The emergence of Storm Lake as a center of modern wind power stirs my recollections of an almost-forgotten gadget we knew as the Windcharger which might be considered the great-great grandfather of the huge and highly-efficient wind turbines now popping up in the thousands around the globe.

The Windcharger was manufactured in Sioux City, Iowa, just down the road from our town. The machine was small and primitive but the homely technology it represented was the starting point for developing a considerable amount of today's wind energy technology. This was brought to my attention by Kevin Cousineau, one of the first employees of Zond Systems of Tehachapi, whose genius was instrumental in developing the electronic control principals that make possible the superior performance of the advanced wind turbines now being manufactured by GE Wind, successor to Zond.

Cousineau told me his introduction to the finer points of wind generation followed his discovery of an old Windcharger in a Midwestern barn. He said its simplicity was highly instructive and helped him immensely in developing his acclaimed control mechanisms.

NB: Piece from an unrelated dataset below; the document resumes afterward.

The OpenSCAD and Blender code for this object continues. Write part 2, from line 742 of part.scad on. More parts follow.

I remember those humble little Windchargers which sprouted from the roofs of Iowa farmhouses when I was a boy. That was back in the early 1930s, before the federal Rural Electric Administration was established to bring conventional electric power to the nation's farms. Unless you're a relic like me, you have no way to understand what it was like to live without electricity. But that was the fate of an estimated 90 percent of American farm families until shortly before World War II. Until the REA brought electric power to the remotest farms, country folks relied on kerosene lamps for reading, small gasoline engines to run their washing machines and expensive batteries to operate the radios that had recently connected rural residents with the outside world.

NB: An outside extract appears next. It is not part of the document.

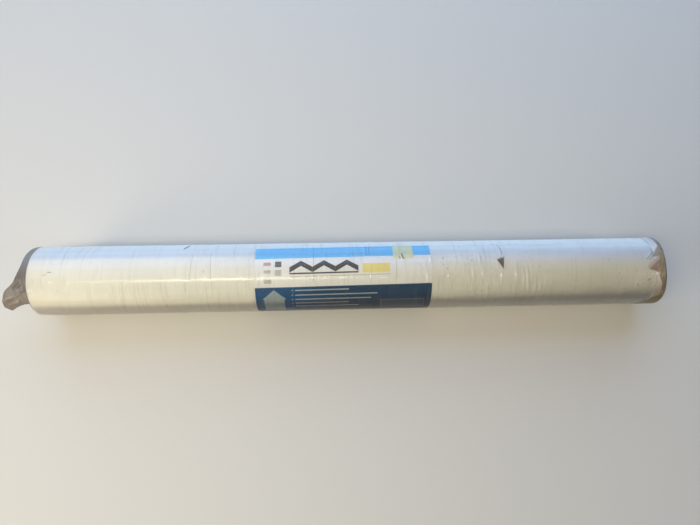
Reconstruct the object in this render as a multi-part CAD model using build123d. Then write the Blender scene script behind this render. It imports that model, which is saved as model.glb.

For a relatively short time after radio arrived and before REA strung electric lines down endless miles of dirt roads, the humble Windcharger was a virtual Godsend. Its tiny whirling propeller was able to generate little more than enough juice to run the radio but that was enough to make them worthwhile. It meant the end of having a favorite program blink out when batteries went dead. That probably sounds like “so what” today but when it was 1934 and you were stuck 12 miles from town in the midst of a blizzard, your only companions were the voices of entertainers like Jack Benny or newscasters such as H. V. Kaltenborn (I know, you don't remember him either).

These days, when I drive to the Antelope Valley and pass by those mile high wind turbines that each crank out more current than all the Windchargers ever made, I smile and think of those little rooftop propellers from another age. To paraphrase Winston Churchill, never in the field of human affairs has so much been owed by so many to such a puny little windmill.